Record extracts:
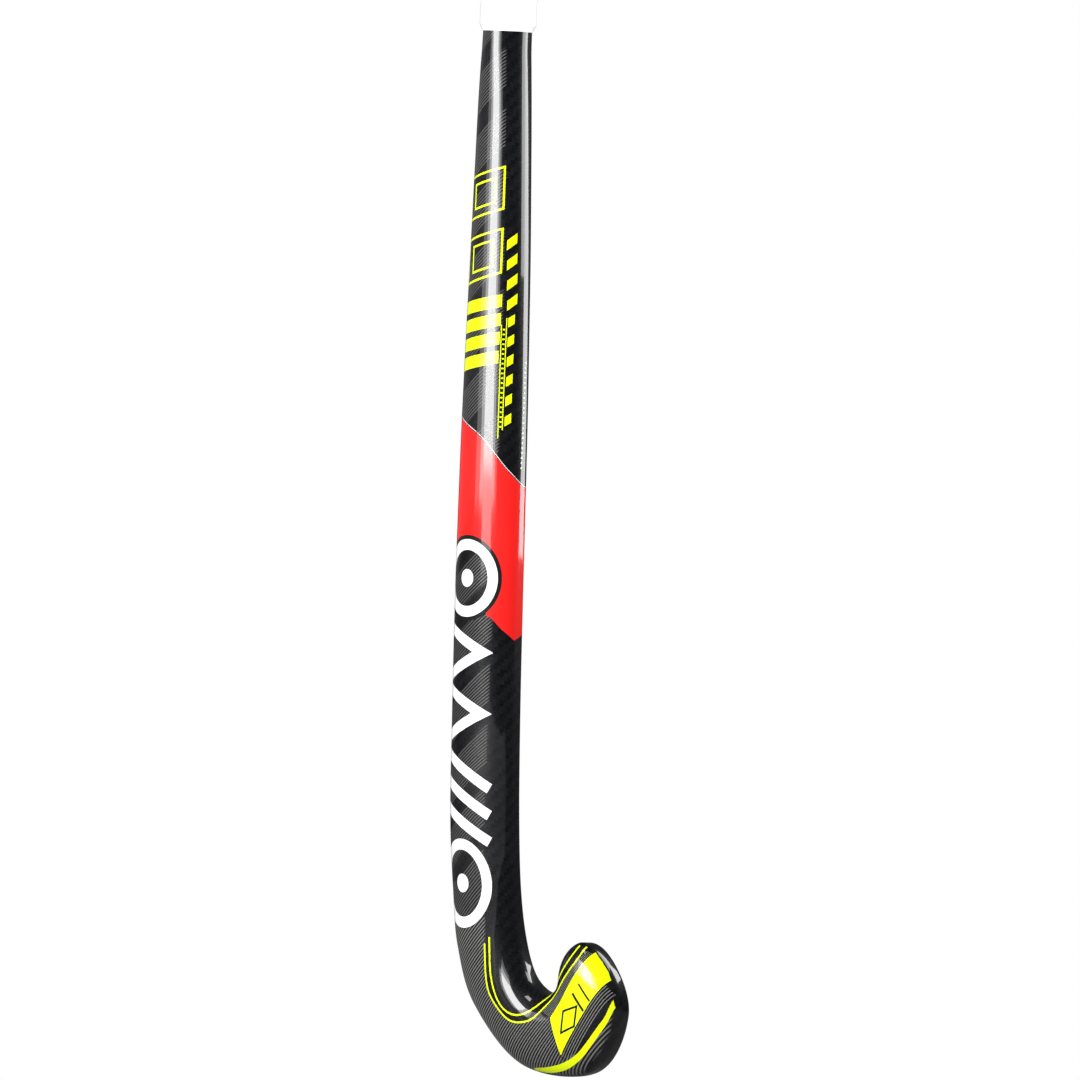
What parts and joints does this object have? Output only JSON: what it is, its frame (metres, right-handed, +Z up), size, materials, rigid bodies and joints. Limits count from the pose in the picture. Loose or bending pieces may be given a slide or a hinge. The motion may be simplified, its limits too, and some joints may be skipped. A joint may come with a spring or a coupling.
{
  "type": "field hockey stick",
  "caption": "Composite field hockey stick with a bowed D-section shaft, a J-shaped hook head and a wrapped round grip.",
  "frame": {"origin": "on the handle axis, at the middle of the wrapped grip", "axes": "+Z up the handle towards the butt, +X towards the side that the toe points to, +Y out of the flat playing face"},
  "size_m": [0.1311, 0.0517, 0.9271],
  "materials": {
    "laminate": "clear-coated woven carbon with coloured film transfers",
    "inner_laminate": "bare moulded laminate",
    "core_foam": "closed-cell foam and resin",
    "cap_rubber": "moulded matt rubber",
    "base_tape": "thin adhesive tape",
    "grip_cushion": "soft perforated polyurethane",
    "band_tape": "smooth vinyl tape"
  },
  "bodies": {
    "root": {"stick_shell": "laminate", "core_tube_toe_side": "inner_laminate", "core_tube_heel_side": "inner_laminate", "centre_web": "inner_laminate", "head_core": "core_foam", "face_ply": "inner_laminate", "handle_plug": "core_foam", "butt_cap": "cap_rubber", "grip_base_tape": "base_tape", "grip_tape": "grip_cushion", "finishing_tape": "band_tape"}
  },
  "joints": []
}
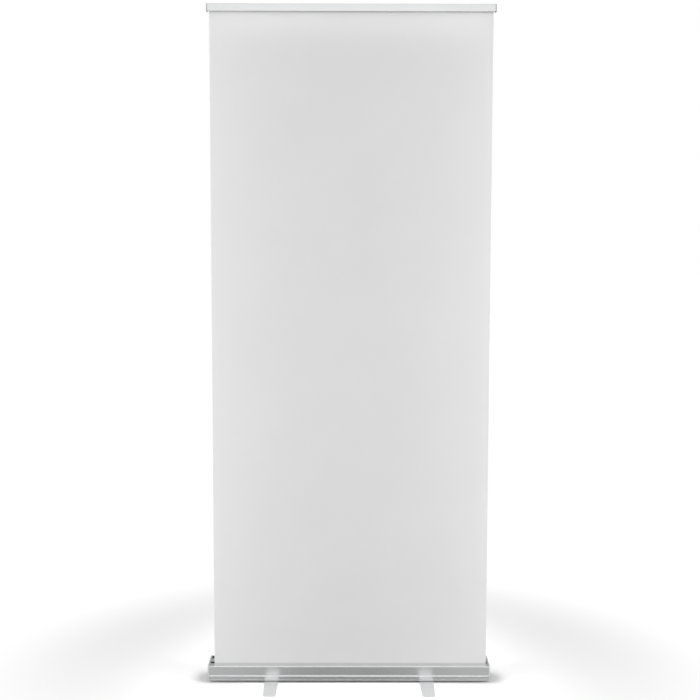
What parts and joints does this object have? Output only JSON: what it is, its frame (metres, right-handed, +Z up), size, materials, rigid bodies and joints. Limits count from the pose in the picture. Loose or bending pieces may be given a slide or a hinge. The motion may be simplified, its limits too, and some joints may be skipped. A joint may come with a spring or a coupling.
{
  "type": "roll-up banner stand",
  "caption": "Free-standing roll-up banner: a tall film drawn from a spring roller in an aluminium base to a clamp rail on a telescopic mast, with swivel feet.",
  "frame": {"origin": "on the floor, midway between the two foot pivots, at the centre of the bounding box's underside", "axes": "+Z up, +X to the right seen from the front, -Y the way the banner faces"},
  "size_m": [0.878, 0.32, 2.0772],
  "materials": {
    "anodised": "satin silver anodised, with fine lines along the extrusion",
    "silver_cap": "silver-grey moulding, fine grain",
    "film": "blank white matt film",
    "black_plastic": "moulded nylon, fine grain",
    "grey_plastic": "moulded acetal",
    "steel": "bright zinc plated",
    "rubber": "matt",
    "felt": "dense pile"
  },
  "bodies": {
    "base": {"base_housing": "anodised", "end_cap_left": "silver_cap", "end_cap_right": "silver_cap", "cap_screw_left_front": "steel", "cap_screw_left_rear": "steel", "cap_screw_right_front": "steel", "cap_screw_right_rear": "steel", "slot_wiper": "felt", "slot_felt": "felt", "roller_pin": "steel", "spring_arbor": "steel", "spring_anchor": "grey_plastic", "torsion_spring": "steel", "leader_film": "film", "mast_socket": "black_plastic", "socket_screw_left": "steel", "socket_screw_right": "steel", "mast_lower_plug": "black_plastic", "mast_lower_tube": "anodised", "foot_rivet_left": "steel", "foot_washer_left": "black_plastic", "foot_rivet_right": "steel", "foot_washer_right": "black_plastic"},
    "roller": {"roller_tube": "anodised", "roller_plug_left": "grey_plastic", "roller_plug_right": "grey_plastic", "film_winding": "film"},
    "mast_middle": {"mast_middle_tube": "anodised", "mast_middle_plug": "black_plastic"},
    "rail": {"mast_upper_tube": "anodised", "mast_upper_plug": "black_plastic", "mast_hook": "black_plastic", "rail_shell": "anodised", "rail_grip_back": "rubber", "rail_cap_left": "silver_cap", "rail_cap_right": "silver_cap", "banner_film": "film"},
    "jaw": {"rail_jaw": "anodised", "rail_grip_front": "rubber"},
    "collar_lower": {"lock_collar_lower": "black_plastic"},
    "collar_upper": {"lock_collar_upper": "black_plastic"},
    "foot_left": {"foot_left": "anodised", "foot_pad_left_front": "rubber", "foot_pad_left_rear": "rubber"},
    "foot_right": {"foot_right": "anodised", "foot_pad_right_front": "rubber", "foot_pad_right_rear": "rubber"}
  },
  "joints": [
    {"name": "rail_travel", "type": "slide", "parent": "base", "child": "rail", "axis": [0, 0, 1], "range_m": [-1.22, 0], "deforming": ["banner_film"]},
    {"name": "mast_middle_slide", "type": "slide", "parent": "base", "child": "mast_middle", "axis": [0, 0, 1], "range_m": [-0.61, 0]},
    {"name": "roller_spin", "type": "hinge", "parent": "base", "child": "roller", "pos_m": [0, -0.0178, 0.0302], "axis": [1, 0, 0], "range_deg": [-4545, 0], "stiffness_Nm_per_rad": 0.0012, "springref_deg": -14323.94},
    {"name": "collar_lower_twist", "type": "hinge", "parent": "base", "child": "collar_lower", "pos_m": [0, 0.02, 0.736], "axis": [0, 0, 1], "range_deg": [0, 60]},
    {"name": "collar_upper_twist", "type": "hinge", "parent": "mast_middle", "child": "collar_upper", "pos_m": [0, 0.02, 1.394], "axis": [0, 0, 1], "range_deg": [0, 60]},
    {"name": "jaw_open", "type": "hinge", "parent": "rail", "child": "jaw", "pos_m": [0.004, -0.0146, 2.0736], "axis": [-1, 0, 0], "range_deg": [0, 70]},
    {"name": "foot_left_swivel", "type": "hinge", "parent": "base", "child": "foot_left", "pos_m": [-0.2415, 0, 0.005], "axis": [0, 0, 1], "range_deg": [0, 90]},
    {"name": "foot_right_swivel", "type": "hinge", "parent": "base", "child": "foot_right", "pos_m": [0.2415, 0, 0.005], "axis": [0, 0, 1], "range_deg": [-90, 0]}
  ],
  "couplings": [
    {"joint": "mast_middle_slide", "follows": "rail_travel", "ratio": 0.5},
    {"joint": "roller_spin", "follows": "rail_travel", "rad_per_m": 65}
  ]
}
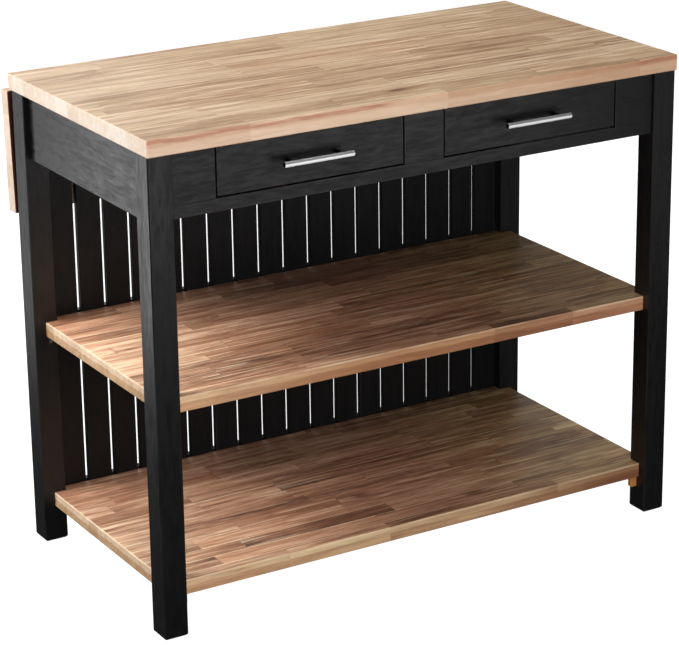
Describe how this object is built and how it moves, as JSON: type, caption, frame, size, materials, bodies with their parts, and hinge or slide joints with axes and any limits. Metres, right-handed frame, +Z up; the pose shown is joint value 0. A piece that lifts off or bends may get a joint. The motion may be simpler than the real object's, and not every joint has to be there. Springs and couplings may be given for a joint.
{
  "type": "butcher block table",
  "caption": "Kitchen work table with a butcher block top, drop leaf along the back, inset drawers with bar pulls, open shelves and a slatted back on square legs.",
  "frame": {"origin": "on the floor, under the middle of the whole footprint with the leaf hanging", "axes": "+X to the user's right along the top, -Y to the drawers' front, +Z up"},
  "size_m": [1.08, 0.6088, 0.9],
  "materials": {
    "butcher_block": "oiled, satin",
    "shelf_board": "oiled, satin",
    "bare_hardwood": "sanded, bare",
    "drawer_box_wood": "sealed",
    "black_paint": "satin black paint over wood grain",
    "satin_metal": "satin nickel",
    "slide_steel": "zinc plated",
    "zinc_steel": "zinc plated",
    "bracket_steel": "black powder coat",
    "glide_nylon": "moulded",
    "bumper_rubber": "matte"
  },
  "bodies": {
    "table": {"back_apron": "black_paint", "back_bottom_rail": "black_paint", "back_middle_rail": "black_paint", "back_slats_1": "black_paint", "back_slats_2": "black_paint", "back_slats_3": "black_paint", "bottom_shelf": "shelf_board", "bottom_shelf_pegs": "bare_hardwood", "bracket_screws": "zinc_steel", "corner_blocks": "bare_hardwood", "foot_glides": "glide_nylon", "front_rail": "black_paint", "front_stile_left": "black_paint", "front_stile_middle": "black_paint", "front_stile_right": "black_paint", "hinge_batten": "bare_hardwood", "hinge_fixed_plates": "zinc_steel", "hinge_fixed_screws": "zinc_steel", "hinge_pins": "zinc_steel", "leaf_bumpers": "bumper_rubber", "left_drawer_bearer_inner": "bare_hardwood", "left_drawer_bearer_outer": "bare_hardwood", "left_drawer_channel_inner": "slide_steel", "left_drawer_channel_outer": "slide_steel", "leg_back_left": "black_paint", "leg_back_right": "black_paint", "leg_front_left": "black_paint", "leg_front_right": "black_paint", "middle_shelf": "shelf_board", "middle_shelf_brackets": "bracket_steel", "right_drawer_bearer_inner": "bare_hardwood", "right_drawer_bearer_outer": "bare_hardwood", "right_drawer_channel_inner": "slide_steel", "right_drawer_channel_outer": "slide_steel", "side_apron_left": "black_paint", "side_apron_right": "black_paint", "top_screws": "zinc_steel", "top_slab": "butcher_block"},
    "drawer_left": {"left_drawer_back": "drawer_box_wood", "left_drawer_bottom": "drawer_box_wood", "left_drawer_front": "black_paint", "left_drawer_pull": "satin_metal", "left_drawer_pull_screws": "zinc_steel", "left_drawer_runner_inner": "slide_steel", "left_drawer_runner_outer": "slide_steel", "left_drawer_side_left": "drawer_box_wood", "left_drawer_side_right": "drawer_box_wood"},
    "drawer_right": {"right_drawer_back": "drawer_box_wood", "right_drawer_bottom": "drawer_box_wood", "right_drawer_front": "black_paint", "right_drawer_pull": "satin_metal", "right_drawer_pull_screws": "zinc_steel", "right_drawer_runner_inner": "slide_steel", "right_drawer_runner_outer": "slide_steel", "right_drawer_side_left": "drawer_box_wood", "right_drawer_side_right": "drawer_box_wood"},
    "leaf": {"drop_leaf": "butcher_block", "hinge_leaf_plates": "zinc_steel", "hinge_leaf_screws": "zinc_steel"}
  },
  "joints": [
    {"name": "left_drawer_slide", "type": "slide", "parent": "table", "child": "drawer_left", "axis": [0, -1, 0], "range_m": [0, 0.3]},
    {"name": "right_drawer_slide", "type": "slide", "parent": "table", "child": "drawer_right", "axis": [0, -1, 0], "range_m": [0, 0.3]},
    {"name": "leaf_hinge", "type": "hinge", "parent": "table", "child": "leaf", "pos_m": [0, 0.27, 0.8655], "axis": [1, 0, 0], "range_deg": [0, 92.4]}
  ]
}
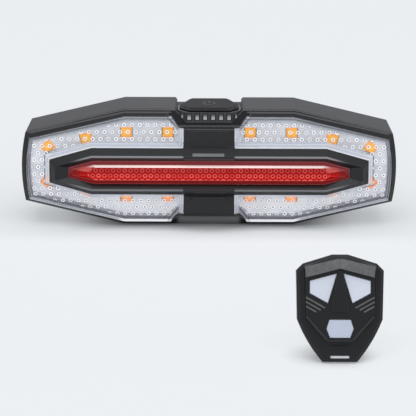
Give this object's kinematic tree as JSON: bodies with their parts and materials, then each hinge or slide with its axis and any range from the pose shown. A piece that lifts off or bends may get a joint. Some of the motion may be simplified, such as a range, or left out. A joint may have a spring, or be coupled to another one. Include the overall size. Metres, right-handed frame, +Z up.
{
  "type": "bicycle turn signal light",
  "caption": "Wide hexagonal bicycle tail light with amber turn signals behind clear lenses, a red bar lens, a top power button, a seat-post bracket and a wireless remote.",
  "frame": {"origin": "centre of the light's flat underside, midway between its front split and its back", "axes": "+X to the right seen from the front, +Y towards the back and the seat post, +Z up"},
  "size_m": [0.12, 0.1932, 0.039],
  "materials": {
    "housing": "fine moulded texture",
    "bezel": "fine moulded texture",
    "gasket": "matte silicone",
    "clear_lens": "clear, polished",
    "centre_frame": "satin black",
    "bridge": "satin black",
    "red_lens": "clear red, polished",
    "reflector": "silvered",
    "circuit_board": "solder mask",
    "amber_led": "resin",
    "red_led": "resin",
    "chip": "matte",
    "screw": "satin",
    "foam": "closed-cell foam",
    "battery": "foil pouch",
    "button_surround": "fine moulded texture",
    "power_button": "satin black",
    "switch_plunger": "matte",
    "socket": "satin",
    "usb_cover": "matte",
    "twist_hub": "fine moulded texture",
    "bracket": "fine moulded texture",
    "pad": "matte",
    "strap": "matte silicone",
    "remote_front": "satin black",
    "remote_rear": "fine moulded texture",
    "remote_key": "translucent, satin",
    "remote_board": "solder mask",
    "key_switch": "matte",
    "cell": "satin",
    "contact": "spring steel"
  },
  "bodies": {
    "light": {"rear_housing": "housing", "front_bezel": "bezel", "lens_gasket": "gasket", "left_lens": "clear_lens", "right_lens": "clear_lens", "centre_frame": "centre_frame", "red_lens": "red_lens", "upper_bridge": "bridge", "lower_bridge": "bridge", "reflector": "reflector", "led_board": "circuit_board", "amber_leds": "amber_led", "red_leds": "red_led", "board_chips": "chip", "board_screws": "screw", "battery_pad": "foam", "battery": "battery", "button_surround": "button_surround", "push_switch": "chip", "charge_board": "circuit_board", "usb_socket": "socket", "twist_hub": "twist_hub"},
    "power_button": {"power_button": "power_button", "switch_plunger": "switch_plunger"},
    "usb_cover": {"usb_cover": "usb_cover"},
    "seat_bracket": {"seat_post_bracket": "bracket", "saddle_pad": "pad", "post_strap": "strap"},
    "remote": {"remote_front_shell": "remote_front", "remote_rear_shell": "remote_rear", "remote_board": "remote_board", "remote_switches": "key_switch", "remote_cell": "cell", "remote_cell_contact": "contact", "remote_screws": "screw", "remote_bar_pad": "pad"},
    "remote_left_key": {"remote_left_key": "remote_key"},
    "remote_right_key": {"remote_right_key": "remote_key"},
    "remote_centre_key": {"remote_centre_key": "remote_key"}
  },
  "joints": [
    {"name": "power_press", "type": "slide", "parent": "light", "child": "power_button", "axis": [0, 0, -1], "range_m": [0, 0.0008], "stiffness_N_per_m": 1200, "springref_m": -0.0005},
    {"name": "usb_cover_hinge", "type": "hinge", "parent": "light", "child": "usb_cover", "pos_m": [0.05165, 0.01, 0.015], "axis": [0, 0, -1], "range_deg": [0, 110]},
    {"name": "bracket_turn", "type": "hinge", "parent": "light", "child": "seat_bracket", "pos_m": [0, 0.0128, 0.018], "axis": [0, 1, 0], "range_deg": [0, 90]},
    {"name": "remote_lift", "type": "slide", "parent": "light", "child": "remote", "axis": [0, 0, 1], "range_m": [0, 0.06]},
    {"name": "remote_left_press", "type": "slide", "parent": "remote", "child": "remote_left_key", "axis": [0, 0.9511, -0.309], "range_m": [0, 0.0006], "stiffness_N_per_m": 900, "springref_m": -0.0004},
    {"name": "remote_right_press", "type": "slide", "parent": "remote", "child": "remote_right_key", "axis": [0, 0.9511, -0.309], "range_m": [0, 0.0006], "stiffness_N_per_m": 900, "springref_m": -0.0004},
    {"name": "remote_centre_press", "type": "slide", "parent": "remote", "child": "remote_centre_key", "axis": [0, 0.9511, -0.309], "range_m": [0, 0.0006], "stiffness_N_per_m": 900, "springref_m": -0.0004}
  ]
}
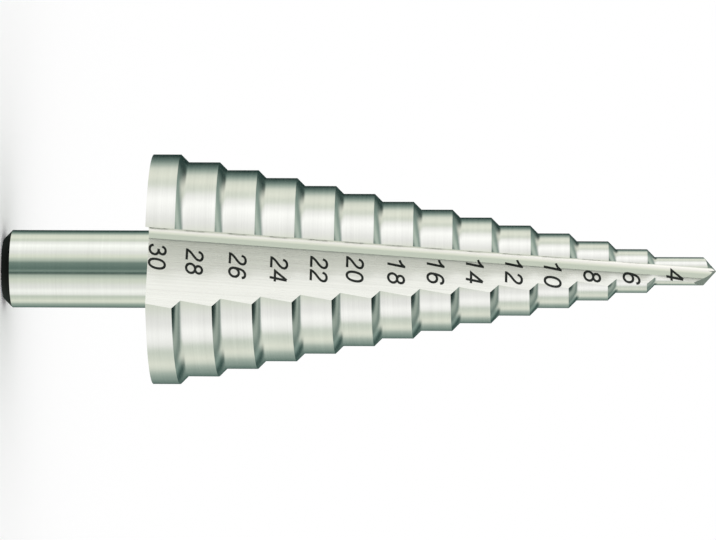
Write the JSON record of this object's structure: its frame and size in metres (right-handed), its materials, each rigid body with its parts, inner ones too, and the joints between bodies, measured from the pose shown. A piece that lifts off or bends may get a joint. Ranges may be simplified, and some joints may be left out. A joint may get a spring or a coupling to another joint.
{
  "type": "step drill",
  "caption": "Conical stepped cutter with two straight flutes, relieved lands, a 118 degree point and a plain round shank, for drilling sheet metal.",
  "frame": {"origin": "centre of the shank's end face, which the drill stands on", "axes": "+Z along the turning axis from the shank to the point; one flute opens towards -Y and the other towards +Y; the flute towards -Y has its cutting face on the -X side"},
  "size_m": [0.0296, 0.0282, 0.0918],
  "materials": {
    "ground_steel": "bright ground",
    "black_end": "black heat-treated skin",
    "mark_ink": "black laser marking"
  },
  "bodies": {
    "root": {"step_drill": "ground_steel"}
  },
  "joints": []
}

Exercise task:
Identify all lines where the word "their" shows up. Copy them.

Expected answer:
Describe how this object is built and how it moves, as JSON: type, caption, frame, size, materials, bodies with their parts, and hinge or slide joints with axes and any limits. Metres, right-handed frame, +Z up; the pose shown is joint value 0. A piece that lifts off or bends may get a joint. The motion may be simpler than the real object's, and not every joint has to be there. Springs and couplings may be given for a joint.
Give this object's kinematic tree as JSON: bodies with their parts and materials, then each hinge or slide with its axis and any range from the pose shown. A piece that lifts off or bends may get a joint. Some of the motion may be simplified, such as a range, or left out. A joint may have a spring, or be coupled to another one. Include the overall size. Metres, right-handed frame, +Z up.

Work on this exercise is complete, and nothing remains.